Direct plans allow investors to invest in mutual fund schemes without routing the money through any agent.

Securities and Exchange Board of India (SEBI) Chairman, Ajay Tyagi speaks during a press conference in Mumbai on Wednesday (Photographer: Mitesh Bhuvad/PTI)
Securities and Exchange Board of India (SEBI) Chairman, Ajay Tyagi speaks during a press conference in Mumbai on Wednesday (Photographer: Mitesh Bhuvad/PTI)

The Securities and Exchange Board of India warned mutual funds for charging under various heads and defeating the very purpose of direct plans.

“We have observed during our inspections of mutual funds that the difference in the TER (total expense ratio) between direct and regular plans is not exactly to the extent of distribution expenses and commission paid,” SEBI Chairman Ajay Tyagi said at the Association of Mutual Funds in India’s Members Summit in Mumbai—the market regulator uploaded the speech on its website.
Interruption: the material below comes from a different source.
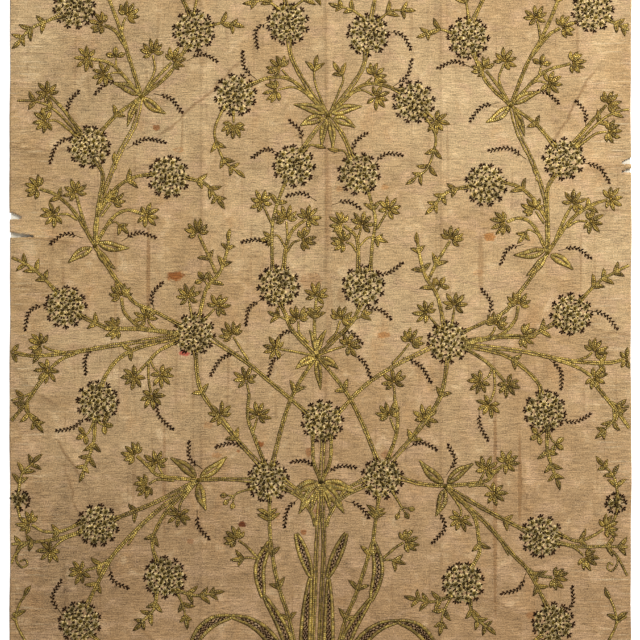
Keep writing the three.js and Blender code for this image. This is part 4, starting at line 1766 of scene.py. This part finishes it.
@dataclass
class FlowerHeads:
    """The round flower heads.

    Args:
        needle: What all the sewn work shares.
        floret_pitch: Spacing of the florets of a head.
        floret_reach: Distance of a floret's petals from its heart.
        rim_depth: Depth of a head's rim outside its florets.
        rim_inset: How far inside a head's radius the tridents stand.
        rim_pitch: Spacing of the tridents round a head.
        floret_clear: How far a floret's heart keeps off the cloth's margin.
        rim_clear: How far a trident's foot keeps off it.
    """

    needle: Needle
    floret_pitch: float = 8.6
    floret_reach: float = 4.1
    rim_depth: float = 7.4
    rim_inset: float = 4.0
    rim_pitch: float = 11.6
    floret_clear: float = 3.6
    rim_clear: float = 4.0

    def __post_init__(self) -> None:
        """Starts the piece."""
        self.heads = MeshBuffer()

    def floret(self, centre: np.ndarray) -> None:
        """Adds a floret of dark petals round an olive heart with a gilt ring.

        Args:
            centre: Its middle.
        """
        turn = self.needle.rng.uniform(0, 2 * math.pi)
        size = self.needle.rng.uniform(0.92, 1.08)
        self.heads.dome(centre, turn, FLORET_GROUND, size)
        self.heads.ring(centre, FLORET_RING, size)
        self.heads.dome(centre, turn, FLORET_HEART, size)
        petals = self.needle.rng.choice((4, 5, 5))
        for k in range(petals):
            angle = turn + k * 2 * math.pi / petals + self.needle.stray(0.2)
            petal = BROWN_PETAL if self.needle.rng.random() < 0.6 else DARK_PETAL
            self.heads.dome(centre + way_of(angle) * self.floret_reach * size, angle, petal)

    def trident(self, foot: np.ndarray, heading: float) -> None:
        """Adds a rim floret of three dark petals.

        Args:
            foot: Where its petals meet.
            heading: The way it points, in radians.
        """
        for degrees in (-52, 0, 52):
            angle = heading + math.radians(degrees + self.needle.stray(6))
            self.heads.dome(foot + way_of(angle) * 2.4, angle, RIM_PETAL)
        self.heads.dome(foot - way_of(heading) * 1.2, heading, RIM_STALK)

    def head(self, head: Head, side: int) -> None:
        """Adds a flower head: rings of florets inside a rim of tridents.

        Args:
            head: The flower head.
            side: -1 for the left half, 1 for the right, 0 for the middle.
        """
        centre = self.needle.drawing.place(side, (head.out, head.up))
        inner = head.radius - self.rim_depth
        rings = max(1, round(inner / self.floret_pitch))
        for ring in range(rings + 1):
            radius = inner * ring / rings
            count = max(1, round(2 * math.pi * radius / self.floret_pitch))
            turn = self.needle.rng.uniform(0, math.pi)
            for k in range(count):
                spot = centre + radius * way_of(turn + 2 * math.pi * k / count)
                spot += np.array([self.needle.stray(0.9), self.needle.stray(0.9)])
                if self.needle.inside(spot, self.needle.margin + self.floret_clear):
                    self.floret(spot)
        rim = max(8, round(2 * math.pi * head.radius / self.rim_pitch))
        turn = self.needle.rng.uniform(0, math.pi)
        for k in range(rim):
            angle = turn + 2 * math.pi * (k + self.needle.stray(0.16)) / rim
            foot = centre + (head.radius - self.rim_inset) * way_of(angle)
            if self.needle.inside(foot, self.needle.margin + self.rim_clear):
                self.trident(foot, angle + self.needle.stray(0.3))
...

Such practices, he said, are not desirable and defeat the very purpose of direct plans.

Direct plans allow investors to invest in mutual fund schemes without routing the money through any distributor or agent.
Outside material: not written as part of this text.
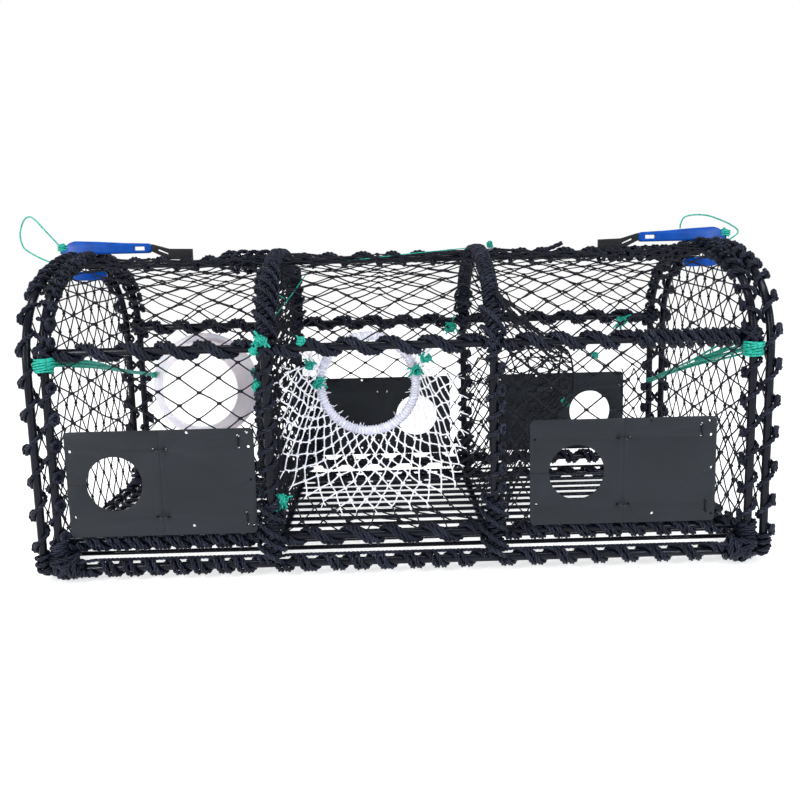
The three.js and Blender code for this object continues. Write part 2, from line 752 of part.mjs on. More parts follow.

To prevent misuse by fund houses which charge additional expenses under other heads, the regulator recently specified that all fees and expenses in a direct plan in percentage terms under various heads including the investment and advisory fee shall not exceed the fees charged under such heads in a regular plan.

“The numbers I am seeing with respect to direct plans are not very encouraging,” Tyagi said.

The regulator also expressed disappointment over the awareness about exchange-traded funds. “Not much progress has been made in encouraging investments in ETFs,” he said, adding that use of technology can play a important role in raising awareness about both direct plans by mutual funds and ETFs.

The quest for higher yield has led to the industry indulging in risky investment, exposing the fault lines, Tyagi said. “There is a clear distinction between lending and investing. A mutual fund’s investment strategy needs to have required elements of safety as well as returns,” he said. “While making an investment, the mutual funds have to necessarily take into account their mandate and organisational structure.”

Mutual funds do not have risk capital and are essentially pass-through vehicles wherein net asset value ought to reflect the correct value of assets held at any time, Tyagi said. This, he said, is an important aspect which mutual funds should keep in mind while making debt investments.

Nearly a year after defaults by IL&FS group, the assets under management of open-ended debt funds is yet to reach the AUM levels at the end of August 2018.